What is asked — From the line containing "obj.matrix_parent_inverse = Matrix.Identity(4)" through the line containing "bpy.data.objects.remove(obj)", retype each line exactly; include both end lines and nothing beyond them.

* Begin Supplied information *

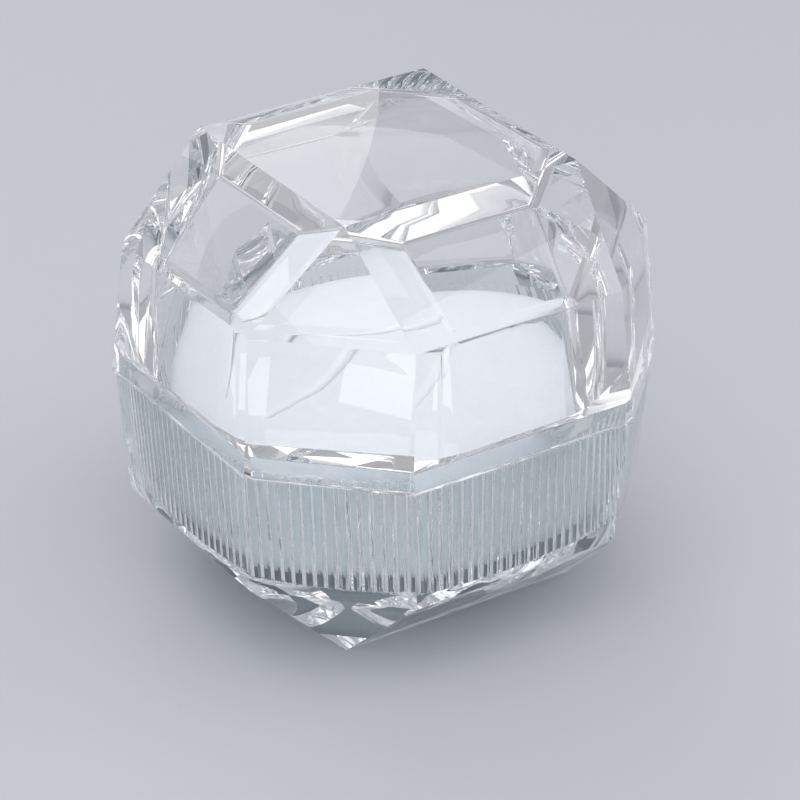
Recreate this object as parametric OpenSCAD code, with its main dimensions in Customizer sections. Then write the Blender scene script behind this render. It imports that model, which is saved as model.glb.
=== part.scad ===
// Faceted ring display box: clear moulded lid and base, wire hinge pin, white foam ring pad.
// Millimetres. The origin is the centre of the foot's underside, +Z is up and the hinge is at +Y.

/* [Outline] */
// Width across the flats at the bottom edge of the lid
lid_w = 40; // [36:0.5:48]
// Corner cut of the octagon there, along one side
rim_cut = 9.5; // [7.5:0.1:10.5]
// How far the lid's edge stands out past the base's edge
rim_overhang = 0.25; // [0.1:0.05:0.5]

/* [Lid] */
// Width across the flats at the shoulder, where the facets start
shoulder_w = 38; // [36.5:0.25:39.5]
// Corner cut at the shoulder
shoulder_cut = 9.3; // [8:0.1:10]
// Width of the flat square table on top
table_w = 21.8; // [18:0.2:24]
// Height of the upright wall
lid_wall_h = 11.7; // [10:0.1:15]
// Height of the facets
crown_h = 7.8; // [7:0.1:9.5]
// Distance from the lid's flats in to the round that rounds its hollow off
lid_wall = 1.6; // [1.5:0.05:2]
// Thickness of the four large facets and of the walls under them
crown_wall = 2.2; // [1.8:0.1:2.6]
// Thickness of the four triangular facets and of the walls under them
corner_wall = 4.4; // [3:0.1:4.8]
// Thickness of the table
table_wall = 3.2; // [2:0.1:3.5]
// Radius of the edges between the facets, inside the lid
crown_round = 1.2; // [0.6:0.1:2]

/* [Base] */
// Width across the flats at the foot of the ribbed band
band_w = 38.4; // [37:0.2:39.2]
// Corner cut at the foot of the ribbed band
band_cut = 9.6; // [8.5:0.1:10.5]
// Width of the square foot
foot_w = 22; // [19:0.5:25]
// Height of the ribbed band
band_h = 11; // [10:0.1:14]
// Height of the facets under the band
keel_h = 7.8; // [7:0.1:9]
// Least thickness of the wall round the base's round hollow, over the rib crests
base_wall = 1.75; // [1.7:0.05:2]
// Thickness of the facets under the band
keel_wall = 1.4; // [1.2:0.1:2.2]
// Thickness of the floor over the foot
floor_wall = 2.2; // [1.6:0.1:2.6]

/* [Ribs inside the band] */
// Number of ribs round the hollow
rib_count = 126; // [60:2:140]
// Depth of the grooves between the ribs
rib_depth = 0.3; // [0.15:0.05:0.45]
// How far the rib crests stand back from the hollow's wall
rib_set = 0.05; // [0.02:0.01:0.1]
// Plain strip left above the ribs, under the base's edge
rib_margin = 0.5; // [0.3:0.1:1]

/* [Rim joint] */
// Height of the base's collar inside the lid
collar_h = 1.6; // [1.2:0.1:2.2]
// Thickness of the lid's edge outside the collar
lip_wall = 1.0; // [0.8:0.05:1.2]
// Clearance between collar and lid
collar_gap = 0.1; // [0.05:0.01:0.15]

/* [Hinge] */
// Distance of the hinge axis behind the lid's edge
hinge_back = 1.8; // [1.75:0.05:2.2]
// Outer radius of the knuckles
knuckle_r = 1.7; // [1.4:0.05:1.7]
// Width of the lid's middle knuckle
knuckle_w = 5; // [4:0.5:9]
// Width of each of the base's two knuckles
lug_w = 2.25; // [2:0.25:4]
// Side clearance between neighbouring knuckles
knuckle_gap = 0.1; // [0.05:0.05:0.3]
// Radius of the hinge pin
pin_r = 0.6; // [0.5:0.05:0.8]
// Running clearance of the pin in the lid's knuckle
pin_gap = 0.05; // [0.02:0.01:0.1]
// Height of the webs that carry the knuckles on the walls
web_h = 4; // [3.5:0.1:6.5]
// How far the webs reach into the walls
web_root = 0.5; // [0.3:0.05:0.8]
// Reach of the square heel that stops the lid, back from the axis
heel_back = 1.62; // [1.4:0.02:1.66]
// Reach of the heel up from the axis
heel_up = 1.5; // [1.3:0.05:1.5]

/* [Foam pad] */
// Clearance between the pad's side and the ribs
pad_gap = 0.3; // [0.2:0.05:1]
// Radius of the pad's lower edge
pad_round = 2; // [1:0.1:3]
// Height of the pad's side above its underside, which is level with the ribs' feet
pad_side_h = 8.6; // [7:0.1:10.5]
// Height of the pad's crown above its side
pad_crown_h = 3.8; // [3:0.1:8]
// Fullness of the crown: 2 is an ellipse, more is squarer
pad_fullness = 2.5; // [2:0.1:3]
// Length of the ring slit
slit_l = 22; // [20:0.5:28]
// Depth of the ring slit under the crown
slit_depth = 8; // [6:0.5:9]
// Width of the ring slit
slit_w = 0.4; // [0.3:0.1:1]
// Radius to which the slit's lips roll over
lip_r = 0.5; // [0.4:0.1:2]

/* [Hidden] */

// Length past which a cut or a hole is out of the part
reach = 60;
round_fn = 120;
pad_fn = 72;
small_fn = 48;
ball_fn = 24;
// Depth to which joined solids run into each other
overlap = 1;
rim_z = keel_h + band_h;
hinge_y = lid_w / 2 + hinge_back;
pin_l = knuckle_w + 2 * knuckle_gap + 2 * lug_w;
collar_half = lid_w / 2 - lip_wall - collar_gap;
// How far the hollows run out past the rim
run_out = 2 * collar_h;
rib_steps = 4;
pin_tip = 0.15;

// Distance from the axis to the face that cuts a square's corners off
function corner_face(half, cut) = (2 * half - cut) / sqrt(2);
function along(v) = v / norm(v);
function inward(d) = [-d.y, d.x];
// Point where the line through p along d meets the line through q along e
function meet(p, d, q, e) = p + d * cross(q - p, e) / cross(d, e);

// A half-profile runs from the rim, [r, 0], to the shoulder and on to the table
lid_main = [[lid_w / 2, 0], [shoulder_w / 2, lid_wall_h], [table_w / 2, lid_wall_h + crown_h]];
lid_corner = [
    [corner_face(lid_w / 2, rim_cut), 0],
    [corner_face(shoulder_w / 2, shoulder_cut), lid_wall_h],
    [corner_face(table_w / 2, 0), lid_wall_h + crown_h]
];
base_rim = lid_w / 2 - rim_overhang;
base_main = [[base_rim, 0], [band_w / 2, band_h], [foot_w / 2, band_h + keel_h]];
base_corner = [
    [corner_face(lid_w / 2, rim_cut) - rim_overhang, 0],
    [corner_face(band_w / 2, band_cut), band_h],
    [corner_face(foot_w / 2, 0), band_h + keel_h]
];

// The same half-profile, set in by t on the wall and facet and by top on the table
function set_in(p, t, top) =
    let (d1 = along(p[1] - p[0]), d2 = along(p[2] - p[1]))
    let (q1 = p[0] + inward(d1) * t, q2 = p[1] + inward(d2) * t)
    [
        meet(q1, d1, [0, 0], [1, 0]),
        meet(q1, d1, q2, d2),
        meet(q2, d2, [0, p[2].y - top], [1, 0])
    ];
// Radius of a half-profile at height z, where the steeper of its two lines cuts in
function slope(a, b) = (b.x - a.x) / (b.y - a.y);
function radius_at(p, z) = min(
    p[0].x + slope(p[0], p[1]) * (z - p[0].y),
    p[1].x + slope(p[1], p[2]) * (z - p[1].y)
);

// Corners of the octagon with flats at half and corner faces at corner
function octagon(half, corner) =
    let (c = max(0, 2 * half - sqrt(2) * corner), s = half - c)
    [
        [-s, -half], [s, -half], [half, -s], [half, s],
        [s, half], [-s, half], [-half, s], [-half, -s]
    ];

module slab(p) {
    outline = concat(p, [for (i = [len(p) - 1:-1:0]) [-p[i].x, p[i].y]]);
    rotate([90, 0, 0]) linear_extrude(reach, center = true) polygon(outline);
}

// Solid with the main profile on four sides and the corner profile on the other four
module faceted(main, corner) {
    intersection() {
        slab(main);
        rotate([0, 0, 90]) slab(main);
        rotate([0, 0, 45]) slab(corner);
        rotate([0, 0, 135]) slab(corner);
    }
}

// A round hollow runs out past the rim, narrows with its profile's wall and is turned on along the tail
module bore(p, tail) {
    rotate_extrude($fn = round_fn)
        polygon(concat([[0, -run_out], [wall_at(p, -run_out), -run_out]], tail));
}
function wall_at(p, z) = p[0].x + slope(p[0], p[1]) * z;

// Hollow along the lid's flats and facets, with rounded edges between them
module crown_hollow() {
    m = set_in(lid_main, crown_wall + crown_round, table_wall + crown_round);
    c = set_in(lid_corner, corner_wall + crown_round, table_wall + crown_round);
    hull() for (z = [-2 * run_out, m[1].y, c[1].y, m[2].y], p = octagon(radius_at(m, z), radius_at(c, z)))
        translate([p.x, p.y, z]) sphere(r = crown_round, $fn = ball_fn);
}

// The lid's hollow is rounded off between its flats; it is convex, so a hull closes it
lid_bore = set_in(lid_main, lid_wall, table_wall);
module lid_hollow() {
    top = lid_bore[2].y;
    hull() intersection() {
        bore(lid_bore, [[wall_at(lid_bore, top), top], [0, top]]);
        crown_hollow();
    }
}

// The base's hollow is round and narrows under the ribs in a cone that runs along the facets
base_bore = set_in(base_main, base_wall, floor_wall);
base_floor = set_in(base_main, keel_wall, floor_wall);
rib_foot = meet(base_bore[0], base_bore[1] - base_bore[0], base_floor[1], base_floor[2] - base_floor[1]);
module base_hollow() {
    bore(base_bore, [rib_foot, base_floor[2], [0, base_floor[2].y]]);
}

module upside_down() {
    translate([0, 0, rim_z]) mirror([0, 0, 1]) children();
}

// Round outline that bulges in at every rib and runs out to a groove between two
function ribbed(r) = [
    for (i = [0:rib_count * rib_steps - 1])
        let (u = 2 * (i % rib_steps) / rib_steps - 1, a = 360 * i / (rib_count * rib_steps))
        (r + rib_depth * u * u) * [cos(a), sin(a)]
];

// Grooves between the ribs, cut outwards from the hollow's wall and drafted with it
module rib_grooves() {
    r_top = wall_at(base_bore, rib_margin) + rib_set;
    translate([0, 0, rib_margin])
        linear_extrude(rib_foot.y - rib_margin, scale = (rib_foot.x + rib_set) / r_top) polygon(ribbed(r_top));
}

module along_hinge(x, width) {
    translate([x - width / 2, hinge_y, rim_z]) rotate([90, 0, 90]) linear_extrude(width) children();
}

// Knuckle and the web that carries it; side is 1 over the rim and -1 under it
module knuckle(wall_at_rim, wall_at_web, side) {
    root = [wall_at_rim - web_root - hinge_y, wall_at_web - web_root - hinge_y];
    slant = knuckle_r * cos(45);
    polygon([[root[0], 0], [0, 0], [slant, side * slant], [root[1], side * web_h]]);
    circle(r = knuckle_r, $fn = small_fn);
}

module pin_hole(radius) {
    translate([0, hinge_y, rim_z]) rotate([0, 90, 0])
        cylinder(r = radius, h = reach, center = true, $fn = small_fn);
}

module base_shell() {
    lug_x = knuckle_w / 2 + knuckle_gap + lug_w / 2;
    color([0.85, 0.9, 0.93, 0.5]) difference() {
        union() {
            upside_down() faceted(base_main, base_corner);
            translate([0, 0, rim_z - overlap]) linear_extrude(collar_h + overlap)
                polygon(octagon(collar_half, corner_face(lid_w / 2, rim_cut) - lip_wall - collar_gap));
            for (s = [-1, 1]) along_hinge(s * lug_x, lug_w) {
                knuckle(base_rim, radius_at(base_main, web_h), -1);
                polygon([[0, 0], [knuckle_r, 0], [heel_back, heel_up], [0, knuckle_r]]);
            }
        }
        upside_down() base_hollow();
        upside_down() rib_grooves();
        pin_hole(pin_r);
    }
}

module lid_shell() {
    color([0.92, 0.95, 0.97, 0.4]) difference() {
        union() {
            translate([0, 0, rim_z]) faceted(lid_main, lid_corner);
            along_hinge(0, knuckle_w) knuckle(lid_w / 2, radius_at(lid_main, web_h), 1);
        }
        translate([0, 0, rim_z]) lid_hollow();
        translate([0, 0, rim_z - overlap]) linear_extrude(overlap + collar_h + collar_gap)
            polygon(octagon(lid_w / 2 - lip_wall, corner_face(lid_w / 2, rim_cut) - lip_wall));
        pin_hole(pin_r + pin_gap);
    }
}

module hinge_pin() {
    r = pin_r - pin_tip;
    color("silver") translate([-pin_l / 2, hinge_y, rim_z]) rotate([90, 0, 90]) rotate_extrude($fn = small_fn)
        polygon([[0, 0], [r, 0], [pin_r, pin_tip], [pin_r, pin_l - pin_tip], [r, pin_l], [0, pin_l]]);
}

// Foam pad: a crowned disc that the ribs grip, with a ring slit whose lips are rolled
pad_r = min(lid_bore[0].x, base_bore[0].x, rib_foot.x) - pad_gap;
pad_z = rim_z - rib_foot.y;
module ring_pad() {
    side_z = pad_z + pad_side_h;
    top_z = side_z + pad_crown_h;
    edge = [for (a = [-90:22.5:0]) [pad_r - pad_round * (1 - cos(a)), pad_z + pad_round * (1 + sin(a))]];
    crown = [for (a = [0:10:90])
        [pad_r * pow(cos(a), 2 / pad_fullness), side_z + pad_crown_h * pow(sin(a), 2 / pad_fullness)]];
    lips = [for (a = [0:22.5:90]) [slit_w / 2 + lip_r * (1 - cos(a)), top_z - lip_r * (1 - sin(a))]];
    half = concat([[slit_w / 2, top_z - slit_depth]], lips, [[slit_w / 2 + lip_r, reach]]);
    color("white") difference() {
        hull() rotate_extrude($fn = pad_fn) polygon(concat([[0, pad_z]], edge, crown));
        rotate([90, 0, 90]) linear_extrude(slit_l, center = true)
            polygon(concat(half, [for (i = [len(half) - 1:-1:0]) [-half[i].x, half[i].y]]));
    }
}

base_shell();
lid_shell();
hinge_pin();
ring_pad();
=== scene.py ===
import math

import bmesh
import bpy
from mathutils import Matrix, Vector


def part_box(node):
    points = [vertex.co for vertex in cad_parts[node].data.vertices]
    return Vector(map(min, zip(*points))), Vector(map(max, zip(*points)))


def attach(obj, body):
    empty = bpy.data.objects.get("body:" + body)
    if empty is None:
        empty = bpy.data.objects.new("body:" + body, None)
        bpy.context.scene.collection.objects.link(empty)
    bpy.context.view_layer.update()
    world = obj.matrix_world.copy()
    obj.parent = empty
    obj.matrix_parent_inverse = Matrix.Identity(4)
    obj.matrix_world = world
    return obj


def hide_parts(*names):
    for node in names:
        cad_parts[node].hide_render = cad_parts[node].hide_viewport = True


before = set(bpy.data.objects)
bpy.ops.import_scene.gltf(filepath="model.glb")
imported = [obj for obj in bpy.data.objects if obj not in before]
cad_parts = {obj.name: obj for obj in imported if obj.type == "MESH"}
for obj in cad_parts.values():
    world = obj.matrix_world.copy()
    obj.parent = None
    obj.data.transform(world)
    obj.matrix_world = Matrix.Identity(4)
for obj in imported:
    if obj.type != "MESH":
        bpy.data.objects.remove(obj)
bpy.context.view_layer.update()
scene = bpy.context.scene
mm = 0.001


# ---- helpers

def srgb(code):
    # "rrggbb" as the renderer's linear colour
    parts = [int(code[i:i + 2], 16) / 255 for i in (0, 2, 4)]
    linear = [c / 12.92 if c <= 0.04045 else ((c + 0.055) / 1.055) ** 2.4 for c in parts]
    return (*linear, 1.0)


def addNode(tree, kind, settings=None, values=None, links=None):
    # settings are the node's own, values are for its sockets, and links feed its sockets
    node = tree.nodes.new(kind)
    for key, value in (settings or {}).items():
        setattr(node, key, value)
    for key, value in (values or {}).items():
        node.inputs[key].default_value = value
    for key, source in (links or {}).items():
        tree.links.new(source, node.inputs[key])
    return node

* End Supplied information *

Output —
    obj.matrix_parent_inverse = Matrix.Identity(4)
    obj.matrix_world = world
    return obj


def hide_parts(*names):
    for node in names:
        cad_parts[node].hide_render = cad_parts[node].hide_viewport = True


before = set(bpy.data.objects)
bpy.ops.import_scene.gltf(filepath="model.glb")
imported = [obj for obj in bpy.data.objects if obj not in before]
cad_parts = {obj.name: obj for obj in imported if obj.type == "MESH"}
for obj in cad_parts.values():
    world = obj.matrix_world.copy()
    obj.parent = None
    obj.data.transform(world)
    obj.matrix_world = Matrix.Identity(4)
for obj in imported:
    if obj.type != "MESH":
        bpy.data.objects.remove(obj)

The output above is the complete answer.